Background: Vital sign instability on discharge could be a clinically objective means of assessing readiness and safety for discharge; however, the association between vital sign instability on discharge and post-hospital outcomes is unclear.
Objective: To assess the association between vital sign instability at hospital discharge and post-discharge adverse outcomes.
Design: Multi-center observational cohort study using electronic health record data. Abnormalities in temperature, heart rate, blood pressure, respiratory rate, and oxygen saturation were assessed within 24 hours of discharge. We used logistic regression adjusted for predictors of 30-day death and readmission.
Participants: Adults (≥18 years) with a hospitalization to any medicine service in 2009-2010 at six hospitals (safety-net, community, teaching, and non-teaching) in north Texas.

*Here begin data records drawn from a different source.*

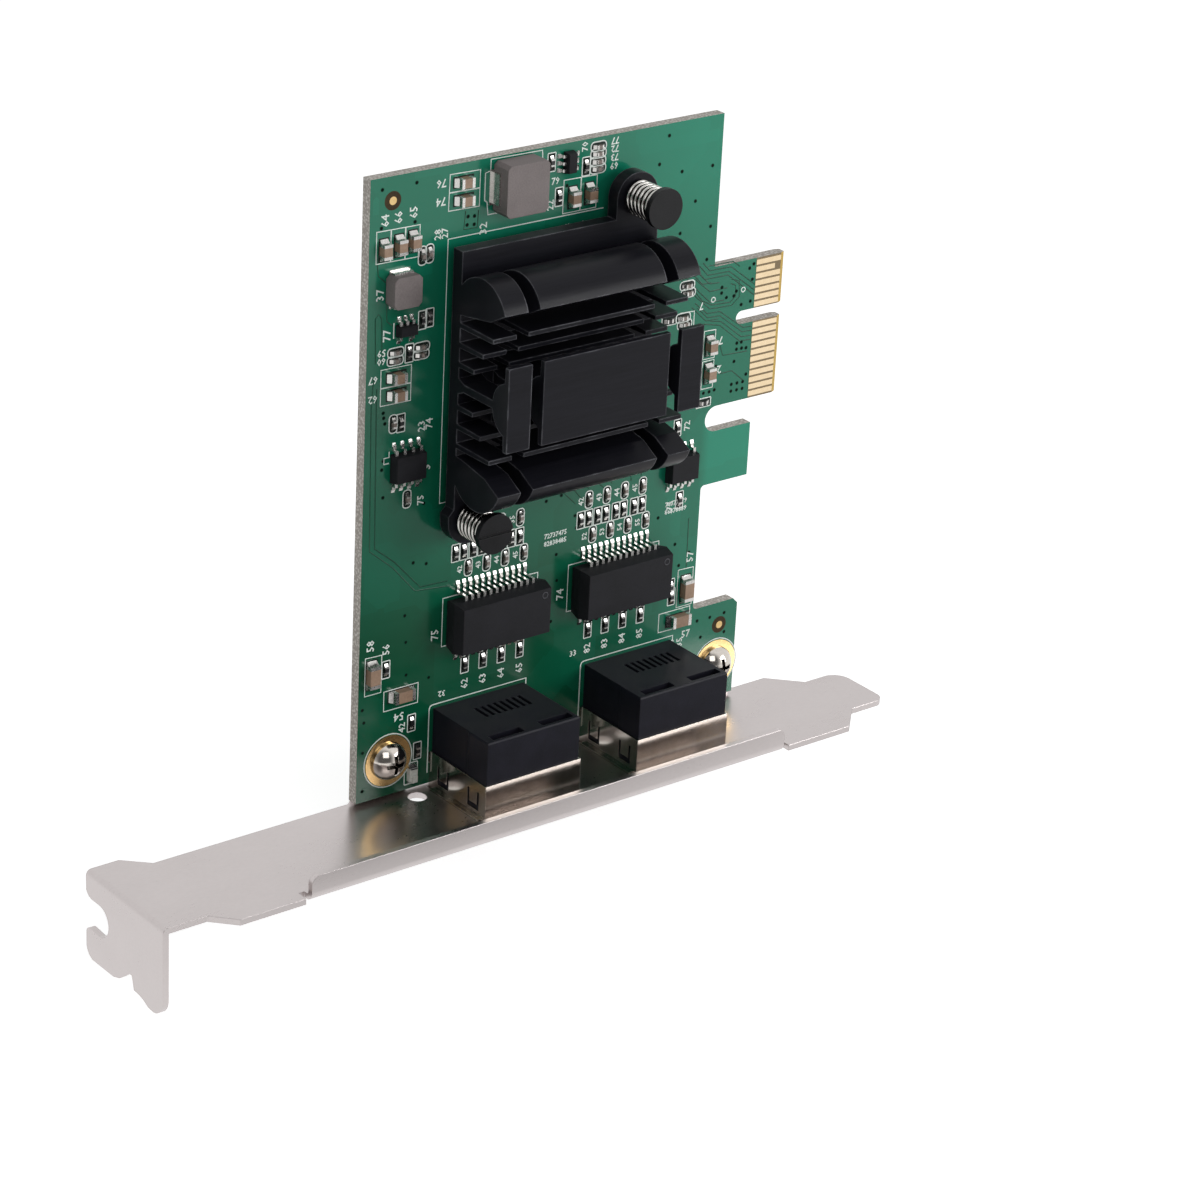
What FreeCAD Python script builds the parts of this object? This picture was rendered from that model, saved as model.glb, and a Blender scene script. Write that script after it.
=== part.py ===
import FreeCAD, Part
import math
import os
import Sketcher
from FreeCAD import Placement, Rotation, Vector

# Dual-port network interface card with its fixing bracket.
# Frame: millimetres. z = 0 is the outer face of the bracket plate, y = 0 the component
# face of the circuit board and x = 0 the middle of the bracket's 120 mm length.
# The edge contacts are at +x, the components face -y and the screw tab hangs at -x.

doc = FreeCAD.newDocument("network_card")
sheet = doc.addObject("Spreadsheet::Sheet", "sizes")


class Size:
    """A length that knows its number and the sheet expression that gives it."""

    def __init__(self, number, text):
        self.number = float(number)
        self.text = text

    def _join(self, other, sign, number):
        return Size(number, "(%s %s %s)" % (self.text, sign, word(other)))

    def __add__(self, other):
        return self._join(other, "+", self.number + num(other))

    def __sub__(self, other):
        return self._join(other, "-", self.number - num(other))

    def __mul__(self, other):
        return self._join(other, "*", self.number * num(other))

    def __truediv__(self, other):
        return self._join(other, "/", self.number / num(other))

    def __radd__(self, other):
        return Size(num(other) + self.number, "(%s + %s)" % (word(other), self.text))

    def __rsub__(self, other):
        return Size(num(other) - self.number, "(%s - %s)" % (word(other), self.text))

    def __rmul__(self, other):
        return Size(num(other) * self.number, "(%s * %s)" % (word(other), self.text))

    def __neg__(self):
        return Size(-self.number, "(0 - %s)" % self.text)


def num(value):
    return value.number if isinstance(value, Size) else float(value)


def word(value):
    if isinstance(value, Size):
        return value.text
    return "(0 - %.6g)" % -value if value < 0 else "%.6g" % value


rows = [0]


def size(alias, number):
    rows[0] += 1
    cell = "B%d" % rows[0]
    sheet.set("A%d" % rows[0], alias)
    sheet.set(cell, "%.6g" % number)
    sheet.setAlias(cell, alias)
    return Size(number, "sizes.%s" % alias)


# circuit board
board_thick = size("board_thick", 1.6)
board_left = size("board_left", 22.5)
board_bottom = size("board_bottom", 1.45)
board_top = size("board_top", 87.85)
board_right = size("board_right", 34.0)
inner_round = size("inner_round", 0.6)
slot_round = size("slot_round", 1.85)

# edge connector
key_height = size("key_height", 58.32)
edge_reach = size("edge_reach", 46.4)
edge_upper = size("edge_upper", 8.15)
edge_lower = size("edge_lower", 12.15)
key_width = size("key_width", 1.9)
key_depth = size("key_depth", 8.05)
contact_pitch = size("contact_pitch", 1.0)
contact_width = size("contact_width", 0.7)
contact_length = size("contact_length", 4.28)
contact_inset = size("contact_inset", 0.76)
contact_short = size("contact_short", 1.0)
contact_thick = size("contact_thick", 0.06)
bevel_width = size("bevel_width", 0.7)
bevel_depth = size("bevel_depth", 0.32)

# retention hook and lower wing of the board
hook_reach = size("hook_reach", 42.2)
hook_width = size("hook_width", 7.77)
wing_top = size("wing_top", 16.05)
wing_reach = size("wing_reach", 42.1)

# bracket
plate_thick = size("plate_thick", 0.86)
bracket_half = size("bracket_half", 60.01)
plate_width = size("plate_width", 18.42)
plate_gap = size("plate_gap", 0.02)
tab_offset = size("tab_offset", 3.08)
tab_drop = size("tab_drop", 12.0)
slot_axis = size("slot_axis", -5.08)
slot_end = size("slot_end", 2.25)
slot_in = size("slot_in", -0.75)
tongue_width = size("tongue_width", 10.19)
tongue_far = size("tongue_far", 2.6)
lip_height = size("lip_height", 3.64)
lip_left = size("lip_left", 40.7)
lip_right = size("lip_right", 37.7)
lip_round = size("lip_round", 1.2)
lip_bend = size("lip_bend", 1.3)
lip_relief = size("lip_relief", 1.7)
back_lip_height = size("back_lip_height", 3.2)
window_slack = size("window_slack", 0.2)
light_hole = size("light_hole", 2.6)
light_axis = size("light_axis", 1.65)
ear_width = size("ear_width", 8.4)
fold_round = size("fold_round", 0.8)

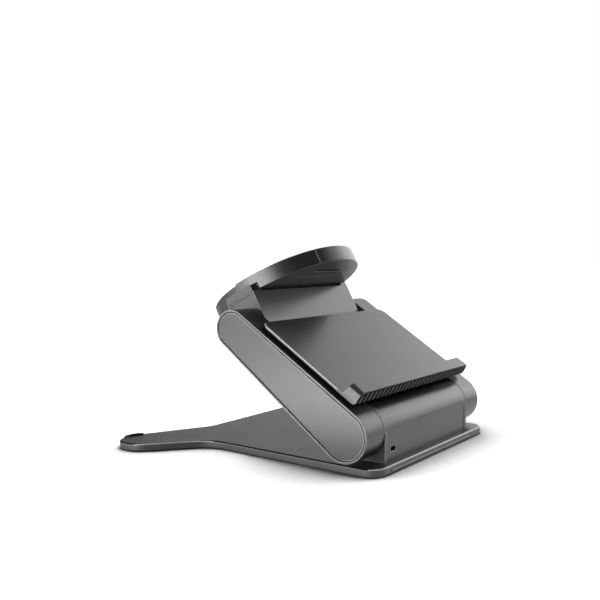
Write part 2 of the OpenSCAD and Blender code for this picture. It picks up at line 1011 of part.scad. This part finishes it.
base_plate();
base_underplate();
foot_pads();
base_screws();
front_trim();
tip_guide();
hinge_block();
block_ends();
lock_slot_insert();
lower_brackets();
lower_bushes();
lower_washers();
arm_shell();
arm_cap_left();
arm_cap_right();
arm_side_frames();
arm_spine();
arm_screws();
lower_pins();
lower_nuts();
upper_pins();
upper_nuts();
upper_collars();
tray_rails();
tray_plate();
lip_grip();
tray_runners();
head_block();
head_side_panels();
head_ears();
upper_bushes();
upper_washers();
head_brackets();
head_screws();
disc_shell();
disc_rear_cover();
disc_core();
disc_pad();
flip_tab();
tab_pin();
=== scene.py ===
import json
import math

import bmesh
import bpy
import numpy as np
from mathutils import Matrix, Vector


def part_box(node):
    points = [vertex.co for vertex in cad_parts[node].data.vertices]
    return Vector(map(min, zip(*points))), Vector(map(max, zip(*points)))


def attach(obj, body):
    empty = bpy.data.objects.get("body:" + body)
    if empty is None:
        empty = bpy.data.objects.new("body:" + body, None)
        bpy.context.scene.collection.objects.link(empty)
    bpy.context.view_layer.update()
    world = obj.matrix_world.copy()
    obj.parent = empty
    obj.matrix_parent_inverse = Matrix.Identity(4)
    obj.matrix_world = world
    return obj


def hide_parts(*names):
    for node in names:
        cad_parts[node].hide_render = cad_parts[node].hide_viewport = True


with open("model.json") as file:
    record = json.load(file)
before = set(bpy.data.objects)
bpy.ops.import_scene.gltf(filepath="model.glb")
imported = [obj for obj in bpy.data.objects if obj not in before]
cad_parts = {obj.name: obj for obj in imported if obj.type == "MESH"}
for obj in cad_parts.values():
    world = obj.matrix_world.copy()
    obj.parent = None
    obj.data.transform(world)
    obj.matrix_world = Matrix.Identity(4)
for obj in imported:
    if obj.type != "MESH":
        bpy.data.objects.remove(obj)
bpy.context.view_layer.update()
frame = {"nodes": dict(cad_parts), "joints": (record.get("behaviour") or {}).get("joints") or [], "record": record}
MM = 0.001
JOINTS = {j["name"]: j for j in frame["joints"]}
SLOT_OF = {s["node"]: s["material_slot"] for s in frame["record"]["subparts"]}


# ---------------------------------------------------------------- local frames
def vec(v):
    return np.array(v, float)


LOW = vec(JOINTS["base_hinge"]["pos_m"])
HIGH = vec(JOINTS["head_hinge"]["pos_m"])
STOP = vec(JOINTS["stop_hinge"]["pos_m"])
DOWN = vec(JOINTS["tray_slide"]["axis"])
YAX = vec((0, 1, 0))
TRAY_N = np.cross(DOWN, YAX)
ZAX = vec((0, 0, 1))
XAX = vec((1, 0, 0))

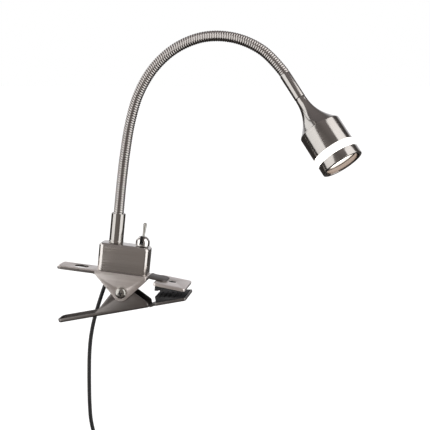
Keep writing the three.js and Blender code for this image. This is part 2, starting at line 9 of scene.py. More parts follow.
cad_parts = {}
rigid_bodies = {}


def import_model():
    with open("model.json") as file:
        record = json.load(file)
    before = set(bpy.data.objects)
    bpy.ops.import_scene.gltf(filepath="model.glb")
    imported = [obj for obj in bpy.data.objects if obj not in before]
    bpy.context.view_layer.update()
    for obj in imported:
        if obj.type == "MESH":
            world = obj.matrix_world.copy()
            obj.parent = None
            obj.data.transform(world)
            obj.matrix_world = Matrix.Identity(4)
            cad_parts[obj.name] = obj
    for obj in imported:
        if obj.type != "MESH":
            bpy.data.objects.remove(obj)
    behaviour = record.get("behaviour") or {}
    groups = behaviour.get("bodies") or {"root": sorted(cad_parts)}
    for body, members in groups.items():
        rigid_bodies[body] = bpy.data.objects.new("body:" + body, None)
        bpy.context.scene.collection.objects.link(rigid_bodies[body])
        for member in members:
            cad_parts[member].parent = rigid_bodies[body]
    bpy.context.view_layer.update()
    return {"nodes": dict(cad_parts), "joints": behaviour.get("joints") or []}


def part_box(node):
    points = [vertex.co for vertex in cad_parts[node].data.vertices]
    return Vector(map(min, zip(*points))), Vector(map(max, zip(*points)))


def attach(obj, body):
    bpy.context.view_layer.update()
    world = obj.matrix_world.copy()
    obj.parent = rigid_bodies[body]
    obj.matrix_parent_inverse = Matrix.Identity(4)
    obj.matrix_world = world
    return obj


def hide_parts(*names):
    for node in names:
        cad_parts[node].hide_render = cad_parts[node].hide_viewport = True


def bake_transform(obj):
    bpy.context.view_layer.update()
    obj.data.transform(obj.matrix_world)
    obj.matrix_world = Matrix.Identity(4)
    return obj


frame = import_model()
MM = 0.001
JOINTS = {j["name"]: j for j in frame["joints"]}


# ---------------------------------------------------------------- places, all from the frame
def joint_pos(name):
    return Vector(JOINTS[name]["pos_m"])


def joint_axis(name):
    return Vector(JOINTS[name]["axis"]).normalized()


def centre(node):
    low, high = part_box(node)
    return (low + high) / 2


def axes_at(origin, x, z):
    """A frame with that origin and X axis, and its Z axis as near z as it can be."""
    x = x.normalized()
    z = (z - z.dot(x) * x).normalized()
    matrix = Matrix((x, z.cross(x), z)).transposed().to_4x4()
    matrix.translation = origin
    return matrix


LEVER_ANGLE = math.radians(-17.6)
CLIP = axes_at(joint_pos("clip_pivot"), joint_axis("toggle_throw"), Vector((0, 0, 1)))
LEVER = CLIP @ Matrix.Rotation(LEVER_ANGLE, 4, "Y") @ Matrix.Diagonal((1, 1, -1, 1))
HEAD_AXIS = (centre("lens") - joint_pos("head_sway")).normalized()
HEAD = axes_at(joint_pos("head_sway"), joint_axis("head_sway"), HEAD_AXIS)
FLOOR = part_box("cord_coil")[0].z


def shifted(matrix, x=0.0, y=0.0, z=0.0):
    """A frame moved along its own axes, in millimetres."""
    return matrix @ Matrix.Translation(Vector((x, y, z)) * MM)


# ---------------------------------------------------------------- driving dimensions, mm
SHEET = 1.2
TONGUE_STEP = 0.6
JAW_GAP = 0.55
UPPER = {"top": 19.3, "width": 24.4, "end": -67.5, "back": -28.5, "front": 25.5, "flange": 3.4, "ear": 8.3,
         "hole": (-44.8, 7), "drop": 2.35}
LOWER = {"top": 19.7, "width": 20, "end": -71, "back": -30.5, "front": 25.5, "flange": 3.8, "ear": 7.6,
         "hole": (-50, 6.5), "drop": 0}
JAW = {"start": 33, "tip": 65, "width": 42, "flange": 3.1, "hole": (48.5, 4)}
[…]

Main measures: Death or non-elective readmission within 30 days after discharge.
Key results: Of 32,835 individuals, 18.7 % were discharged with one or more vital sign instabilities. Overall, 12.8 % of individuals with no instabilities on discharge died or were readmitted, compared to 16.9 % with one instability, 21.2 % with two instabilities, and 26.0 % with three or more instabilities (p < 0.001). The presence of any (≥1) instability was associated with higher risk-adjusted odds of either death or readmission (AOR 1.36, 95 % CI 1.26-1.48), and was more strongly associated with death (AOR 2.31, 95 % CI 1.91-2.79). Individuals with three or more instabilities had nearly fourfold increased odds of death (AOR 3.91, 95 % CI 1.69-9.06) and increased odds of 30-day readmission (AOR 1.36, 95 % 0.81-2.30) compared to individuals with no instabilities. Having two or more vital sign instabilities at discharge had a positive predictive value of 22 % and positive likelihood ratio of 1.8 for 30-day death or readmission.
Conclusions: Vital sign instability on discharge is associated with increased risk-adjusted rates of 30-day mortality and readmission. These simple vital sign criteria could be used to assess safety for discharge, and to reduce 30-day mortality and readmissions.